Wann hast du aufgehört mit der Arbeit?

Am 1. Oktober 2021. Vor drei Monaten. Momentan ist es noch so, dass ich alles noch gerne weiter gären lassen möchte. Ich möchte der Versuchung widerstehen, sofort in eine neue Form, eine Initiative oder Gruppe zu gehen. Ich will erstmal Zeit haben zu gucken, was für mich kommt. Die neue Projektidee, oder das mit der Website zu verwirklichen, was schon so lange brach liegt und wozu ich nie die Zeit und Energie hatte, das ist jetzt erstmal mein Vordringlichstes. 


Kannst du beschreiben, woraus dein Wissen und Können besteht?

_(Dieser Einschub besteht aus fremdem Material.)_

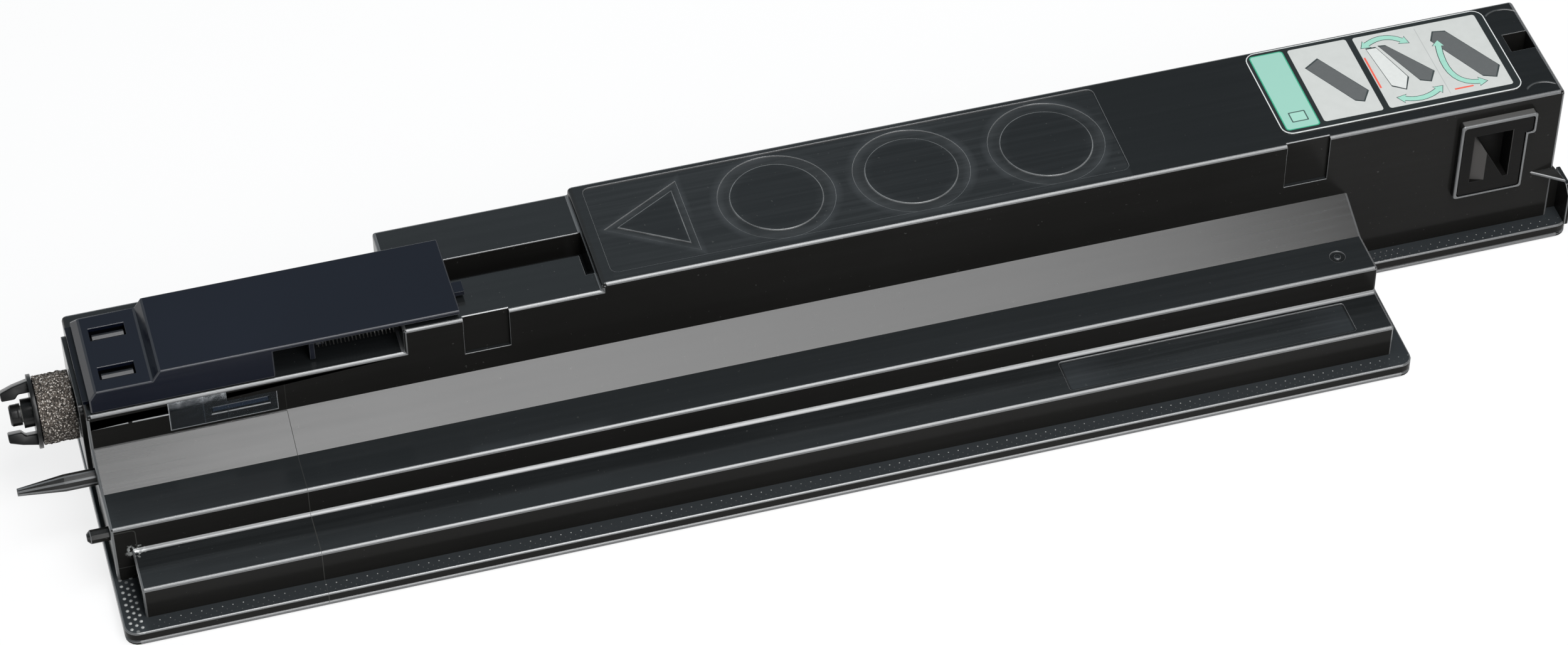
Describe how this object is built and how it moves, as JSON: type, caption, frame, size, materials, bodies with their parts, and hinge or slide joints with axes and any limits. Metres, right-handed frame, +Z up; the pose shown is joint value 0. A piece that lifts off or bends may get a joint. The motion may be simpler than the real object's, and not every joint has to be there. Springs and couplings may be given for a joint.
{
  "type": "waste toner container",
  "caption": "Long terraced waste toner container with a spring-loaded sliding inlet shutter, a clawed drive coupling, a conveying screw and a plugged clean-out port.",
  "frame": {"origin": "middle of the flat base on the surface that it rests on, halfway between the tank's end walls", "axes": "+X along the container towards its labelled end, +Y towards the tall rear wall, +Z up"},
  "size_m": [0.4781, 0.0923, 0.0574],
  "materials": {
    "shell_plastic": "glossy black moulded plastic",
    "gasket_sponge": "fine closed-cell sponge",
    "spring_steel": "drawn spring wire",
    "shutter_plastic": "blue-black moulded plastic",
    "clear_tape": "clear adhesive tape",
    "bush_plastic": "self-lubricating white plastic",
    "seal_felt": "grey felt",
    "sponge": "open-cell sponge, dark brown",
    "plug_plastic": "matte soft black plastic",
    "label_film": "printed film label",
    "carrier_plastic": "black moulded plastic",
    "screw_plastic": "natural moulded plastic",
    "coupling_plastic": "black moulded plastic"
  },
  "bodies": {
    "container": {"shell": "shell_plastic", "base_cover": "shell_plastic", "inlet_gasket": "gasket_sponge", "shutter_spring": "spring_steel", "lock_tab": "shutter_plastic", "shutter_tape": "clear_tape", "drive_bush": "bush_plastic", "shaft_seal": "seal_felt", "tail_bush": "bush_plastic", "coupling_foam": "sponge", "port_plug": "plug_plastic", "port_gasket": "seal_felt", "instruction_label": "label_film"},
    "shutter": {"inlet_shutter": "shutter_plastic", "seal_carrier": "carrier_plastic"},
    "drive": {"conveyor": "screw_plastic", "drive_coupling": "coupling_plastic", "coupling_retainer": "coupling_plastic"}
  },
  "joints": [
    {"name": "shutter_slide", "type": "slide", "parent": "container", "child": "shutter", "axis": [1, 0, 0], "range_m": [0, 0.0235], "stiffness_N_per_m": 250, "springref_m": -0.008, "deforming": ["shutter_spring"]},
    {"name": "auger_spin", "type": "hinge", "parent": "container", "child": "drive", "pos_m": [0, 0.0242, 0.0303], "axis": [1, 0, 0], "continuous": true}
  ]
}
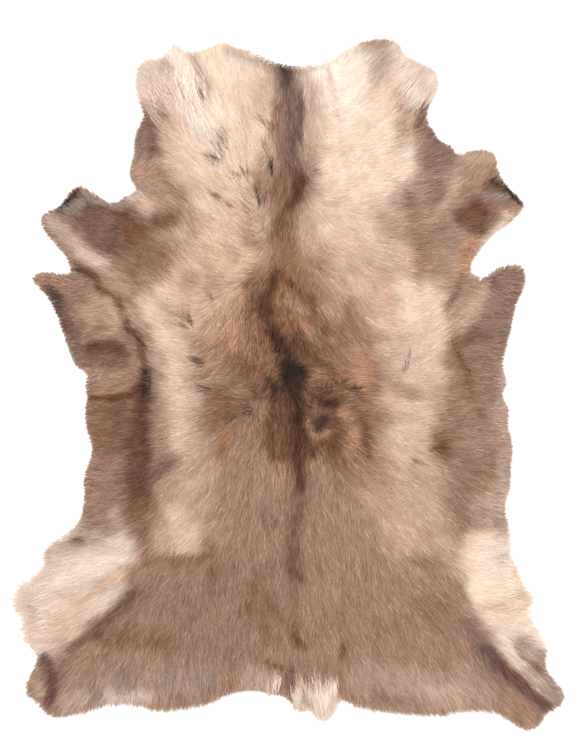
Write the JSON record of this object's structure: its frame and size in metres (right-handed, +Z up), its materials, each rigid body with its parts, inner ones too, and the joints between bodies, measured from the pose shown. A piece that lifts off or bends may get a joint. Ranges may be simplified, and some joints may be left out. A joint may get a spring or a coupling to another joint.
{
  "type": "reindeer hide",
  "caption": "Flat tanned reindeer hide with its coat, in the animal's outline, with short leg flaps and a small tail tuft.",
  "frame": {"origin": "on the floor, under the middle of the hide's box", "axes": "+X across the hide, to the right with the neck end away from the viewer, +Y along the back towards the neck end, +Z up out of the coat"},
  "size_m": [0.9804, 1.2426, 0.031],
  "materials": {
    "coat": "dense combed winter coat, cream and tan along the back and grey-brown at the flanks and rump",
    "skin": "matt tanned flesh side, napped like suede"
  },
  "bodies": {
    "root": {"hide": "coat"}
  },
  "joints": []
}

Mein Können, das kann ich sagen, ist über die Jahre gewachsen. Ich bin eine gute Netzwerkerin. Ich bin eine gute Koordinatoren und ich bin auch immer wieder Initiatorin. Das ist, was ich gut kann. Aber auch im Künstlerischen immer wieder in Projekten, in Phasen zu bestimmten Themen etwas zu bearbeiten und das dann in die Welt zu bringen. Das hat auch oft mit anderen zu tun. Es ist nicht Kunst um der Kunst willen, sondern immer verwoben mit anderen und zieht sich wie so ein roter Faden durch. Wie ein- und ausatmen. Dadurch habe ich mir natürlich auch Wissen erworben. Dadurch weiß ich, wie manche Sachen funktionieren, wie Wege gehen. Meine Intuition ist gewachsen. Ich habe in den Gruppen auch viel intuitiv gearbeitet, wo viele Ebenen zusammenfließen. Da ist ja auch viel Erfahrungswissen.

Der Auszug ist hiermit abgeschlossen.